Trout Unlimited, a conservation group that has been active in encouraging EPA to use CWA Section 404(c) to veto or restrict the permits to develop Pebble, is disappointed in the delays that will occur from the judge’s decision.

“Out of an abundance of caution, the judge overseeing Pebble’s lawsuit is asking for more time to fully review the case,” said Trout Unlimited Alaska Program Manager Tim Bristol.

“Moving forward, we hope the legal process is quickly and fully resolved so the people of Bristol Bay can get back to living their lives, running their businesses and making investments with an eye on a fish-filled and mine-free future,” he added.

The Pebble Partnership believes the case will results in a flood of additional information that EPA has to-date been unwilling to provide through Freedom of Information Act Requests.

“We know these are only the tip of the iceberg. We now have the opportunity to conduct discovery regarding all relevant documents and to conduct depositions of the key people involved in the EPA process,” explains Collier. “The documents we have been able to review thus far disclose more than 500 contacts between EPA and activists. We fully expect that once we have access to all documents there may be many times that number.”

The Pebble Partnership CEO noted that one criterion that must be met as a prerequisite for a court granting a Preliminary Injunction is that the claimant has a “likelihood of success on the merits.” Although EPA argued strongly that the Pebble Partnership could not meet that test, the court found that it has.

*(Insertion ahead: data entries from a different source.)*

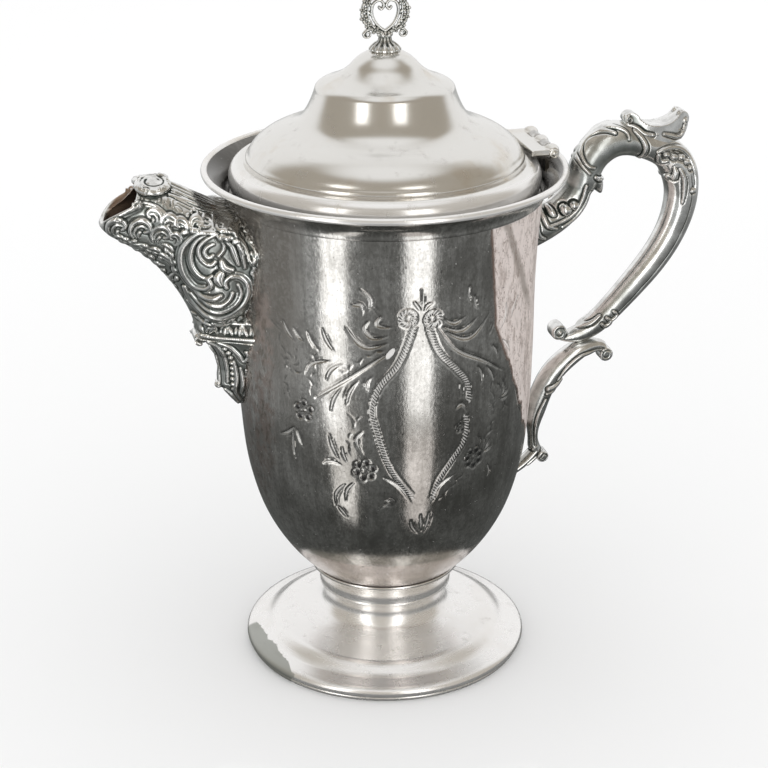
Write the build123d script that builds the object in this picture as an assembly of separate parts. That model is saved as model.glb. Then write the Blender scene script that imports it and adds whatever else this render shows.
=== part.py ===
from build123d import *
from math import cos, pi, sin
import os

# Covered chocolate pot in silver-plated metal, in millimetres.
# The origin is the middle of the foot's under side and +Z is up.
# The spout points to -X, the handle and the lid's hinge are on +X, and the XZ plane is
# the plane of symmetry.

# Driving dimensions
total_height = 270.0
gauge = 1.2
foot_radius = 57.4
foot_wire_height = 2.2
stem_radius = 23.5
collar_bottom = 27.2
bowl_bottom = 36.6
bowl_radius = 58.1
neck_height = 192.0
neck_radius = 60.3
rim_radius = 69.9
rim_wire_radius = 1.3
rim_height = 201.9
lid_seat_height = 192.4
lid_gap = 0.3
lid_radius = 59.5
lid_top = 246.4
hinge_x = 62.0
hinge_z = 207.0
hinge_half_length = 16.0
knuckle_radius = 2.3
knuckle_count = 5
knuckle_gap = 0.2
pin_radius = 1.0
pin_clearance = 0.05
stud_radius = 1.5
spout_wall = 1.5
pour_width = 30.0
pour_low = 150.0
pour_high = 184.0
volute_radius = 5.9
volute_lean = 14
volute_middle = (-89.0, -3.7, 202.0)
volute_thickness = 3.2
volute_eye_thickness = 4.4


def upright(sketch):
    """Stands a flat sketch up, so that its x is the pot's X and its y the pot's Z."""
    return Plane.XZ * sketch


def run(*points):
    """A straight edge through two points, or a smooth one through more."""
    if len(points) == 2:
        return Line(*points)
    return Spline(*points)


def outline(*edges):
    """The closed face inside edges that meet end to end."""
    return make_face(list(edges))


def turned(*edges):
    """A body of revolution about the pot's axis, from its half outline."""
    return revolve(upright(outline(*edges)), Axis.Z)


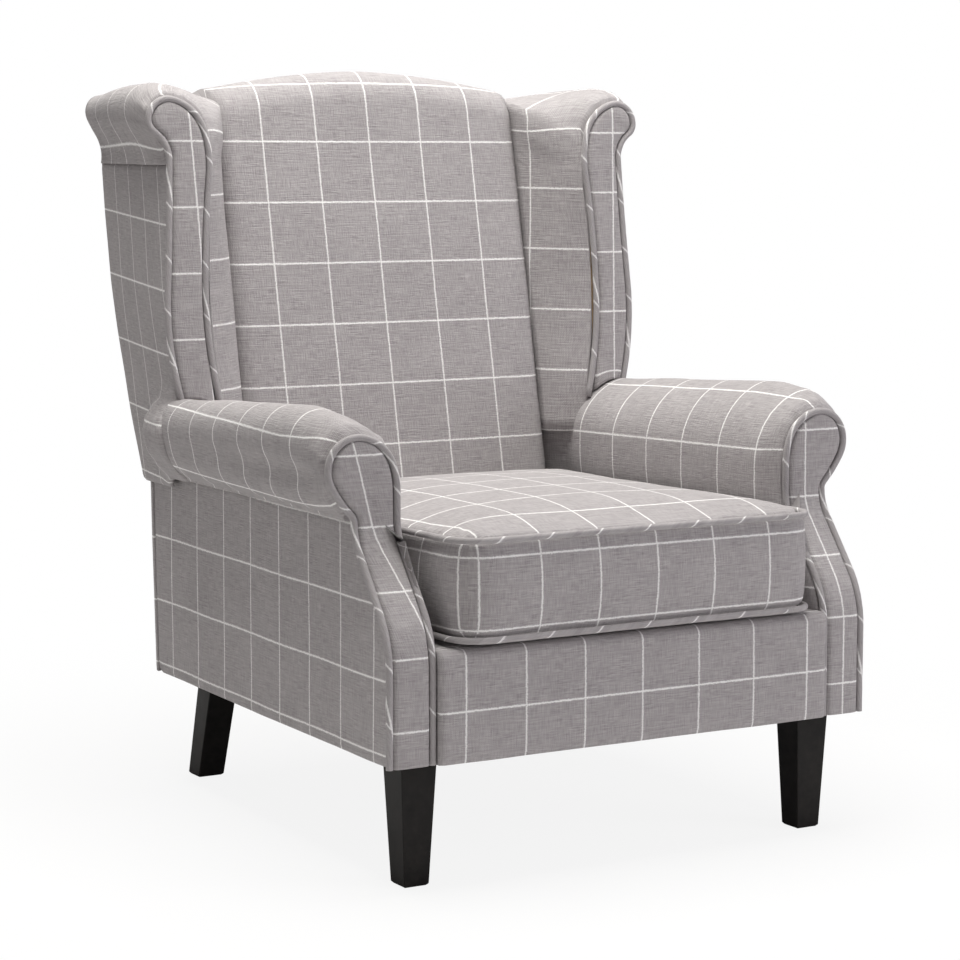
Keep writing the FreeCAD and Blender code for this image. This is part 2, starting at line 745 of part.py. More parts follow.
pinch = seam_pinch
step = seam_pinch - 1
underside = cushion_part([(-30, deck_z), (-12, deck_z + 3.5), (-pinch, seam_low)])
boxing = cushion_part([(-pinch, seam_low), (-1, seam_low + step), (3, seam_mid - 18),
                       (3, seam_mid + 18), (-1, seam_high - step), (-pinch, seam_high)])
crown_rings = []
for grow, rise in ((-pinch, 0), (-12, 0.25), (-32, 0.52), (-80, 0.8), (-190, 1.0)):
    crown_rings.append((grow, seam_high + rise * cushion_crown))
cushion = boxing.fuse([underside, cushion_part(crown_rings)])


def cushion_piping(z):
    points = chords(cushion_outline(z, seam_out), 0.2)
    return octagon_tube(points[:-1], True, V(0, 0, 1))


slot_y = cushion_rear - zip_slot - 2
slot = box(-zip_len / 2 - 6, zip_len / 2 + 6, slot_y, cushion_rear + 20,
           seam_mid - zip_w / 2 - 3, seam_mid + zip_w / 2 + 3)
cushion = cushion.cut(slot)
add("cushion", tilt_seat(cushion))
add("cushion_piping_top", tilt_seat(cushion_piping(seam_high)))
add("cushion_piping_bottom", tilt_seat(cushion_piping(seam_low)))

tape = box(-zip_len / 2, zip_len / 2, slot_y, slot_y + zip_t, seam_mid - zip_w / 2, seam_mid + zip_w / 2)
teeth = box(-zip_len / 2 + 4, zip_len / 2 - 4, slot_y + zip_t, slot_y + zip_t + teeth_t,
            seam_mid - teeth_w / 2, seam_mid + teeth_w / 2)
add("zip", tilt_seat(tape.fuse(teeth)))
slider_x = zip_len / 2 - 16
sy = slot_y + zip_t + slide_fit
slider = box(slider_x - 6, slider_x + 6, sy, sy + 2.6, seam_mid - 5, seam_mid + 5)
channel = box(slider_x - 7, slider_x + 7, sy - 1, sy + teeth_t, seam_mid - teeth_w / 2 - slide_fit,
              seam_mid + teeth_w / 2 + slide_fit)
pull = box(slider_x - 3, slider_x + 3, sy + 1.6, sy + 3.2, seam_mid - 14, seam_mid + 2)
add("zip_slider", tilt_seat(slider.fuse(pull).cut(channel)))

# The origin goes under the middle of the whole chair, then every piece is written out

front_most = cushion_front - seam_out - piping_r
rear_most = rear_y(crest_z - crest_fall - 6)
mid_y = (front_most + rear_most) / 2
for name in sorted(nodes):
    shape = nodes[name].copy()
    shape.translate(V(0, -mid_y, 0))
    shape.exportStep("parts/" + name + ".step")
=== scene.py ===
import math

import bmesh
import bpy
from mathutils import Matrix, Vector, noise


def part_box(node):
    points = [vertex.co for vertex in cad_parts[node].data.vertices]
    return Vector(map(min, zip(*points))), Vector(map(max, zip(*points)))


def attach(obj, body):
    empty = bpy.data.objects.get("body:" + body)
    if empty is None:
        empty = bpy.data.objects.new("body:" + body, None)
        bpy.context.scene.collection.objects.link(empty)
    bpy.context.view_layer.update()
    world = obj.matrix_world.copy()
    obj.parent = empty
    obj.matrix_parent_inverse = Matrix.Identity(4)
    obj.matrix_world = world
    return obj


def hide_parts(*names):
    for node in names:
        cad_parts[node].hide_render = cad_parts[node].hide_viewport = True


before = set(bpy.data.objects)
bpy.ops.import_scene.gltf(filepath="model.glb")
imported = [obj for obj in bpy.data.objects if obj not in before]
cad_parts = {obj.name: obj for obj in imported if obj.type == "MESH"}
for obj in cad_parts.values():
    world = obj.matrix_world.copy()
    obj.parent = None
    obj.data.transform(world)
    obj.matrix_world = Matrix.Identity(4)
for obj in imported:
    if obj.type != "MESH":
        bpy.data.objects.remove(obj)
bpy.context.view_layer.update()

# The studio: a pale floor that fades into a white room, a broad soft lamp overhead, a
# weaker one in front on the chair's left, and the camera at the photograph's height.

studio = bpy.context.scene
studio.view_settings.view_transform = "Standard"


class Wiring:
    """The nodes of a material or a group; a value is numbers or another node's output."""

    def __init__(self, tree):
        self.tree = tree

    def feed(self, node, values):
        """Gives sockets of a node their values; three numbers make an opaque colour."""
        for name, value in values.items():
            socket = node.inputs[name]
            if isinstance(value, bpy.types.NodeSocket):
                self.tree.links.new(value, socket)
            elif socket.type == "RGBA":
                socket.default_value = (*value, 1)
            else:
                socket.default_value = value

    def add(self, kind, values=None, **options):
        """A new node, its options set and its sockets given their values."""
        node = self.tree.nodes.new("ShaderNode" + kind)
        for name, choice in options.items():
            setattr(node, name, choice)
        self.feed(node, values or {})
        return node

    def place(self):
        """Where a point lies on its own piece."""
        return self.add("TexCoord").outputs["Object"]

    def math(self, kind, *values):
        """One step of arithmetic."""
        return self.add("Math", dict(enumerate(values)), operation=kind).outputs[0]

    def times(self, *values):
        """One value times another, and a third added where there is one."""
        return self.math("MULTIPLY_ADD" if len(values) > 2 else "MULTIPLY", *values)

    def blend(self, share, a, b, kind="MIX"):
        """One colour over another."""
        values = {0: share, 6: a, 7: b}
        return self.add("Mix", values, data_type="RGBA", blend_type=kind).outputs[2]

    def cloud(self, place, scale, detail=2.0, rough=0.5):
        """The height of an uneven pattern at a place."""
        values = {"Vector": place, "Scale": scale, "Detail": detail, "Roughness": rough}
        return self.add("TexNoise", values).outputs[0]


def new_material(name):
    """A material, the wiring of its nodes, its shader and the socket of its surface."""
    material = bpy.data.materials.new(name)
    material.use_nodes = True
    material.node_tree.nodes.clear()
    wire = Wiring(material.node_tree)
    shader = wire.add("BsdfPrincipled")
    surface = wire.add("OutputMaterial", {0: shader.outputs[0]})
    return material, wire, shader, surface


def shown(name, data):
    """A new object in the studio."""
    thing = bpy.data.objects.new(name, data)
    studio.collection.objects.link(thing)
    return thing


floor_sheet = bpy.data.meshes.new("floor")
floor_sheet.from_pydata([(-12, -12, 0), (12, -12, 0), (12, 12, 0), (-12, 12, 0)], [], [(0, 1, 2, 3)])
shown("floor", floor_sheet)
floor_paint, wire, shader, surface = new_material("floor_paint")
wire.feed(shader, {"Base Color": (0.86, 0.86, 0.86), "Roughness": 0.9})
glow = wire.add("Emission", {"Strength": 1.0})
far = wire.add("VectorMath", {0: wire.place()}, operation="LENGTH")
fade = wire.add("MapRange", {"Value": far.outputs["Value"], "From Min": 0.5, "From Max": 1.5,
                             "To Min": 0.88, "To Max": 1.0}, interpolation_type="SMOOTHSTEP")
reach = wire.times(wire.add("LightPath").outputs["Is Camera Ray"], fade.outputs[0])
pale = wire.add("MixShader", {0: reach, 1: shader.outputs[0], 2: glow.outputs[0]})
wire.feed(surface, {0: pale.outputs[0]})
floor_sheet.materials.append(floor_paint)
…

“We are heartened by this procedural ruling in Pebble’s favor, and look forward to the discovery process and the opportunity to fully argue the merits of our case before the court,” said Northern Dynasty President and CEO Ron Thiessen. “We continue to believe that Pebble is a mineral resource of national importance that deserves to be comprehensively reviewed by federal and state regulatory agencies under the National Environmental Policy Act and Clean Water Act.”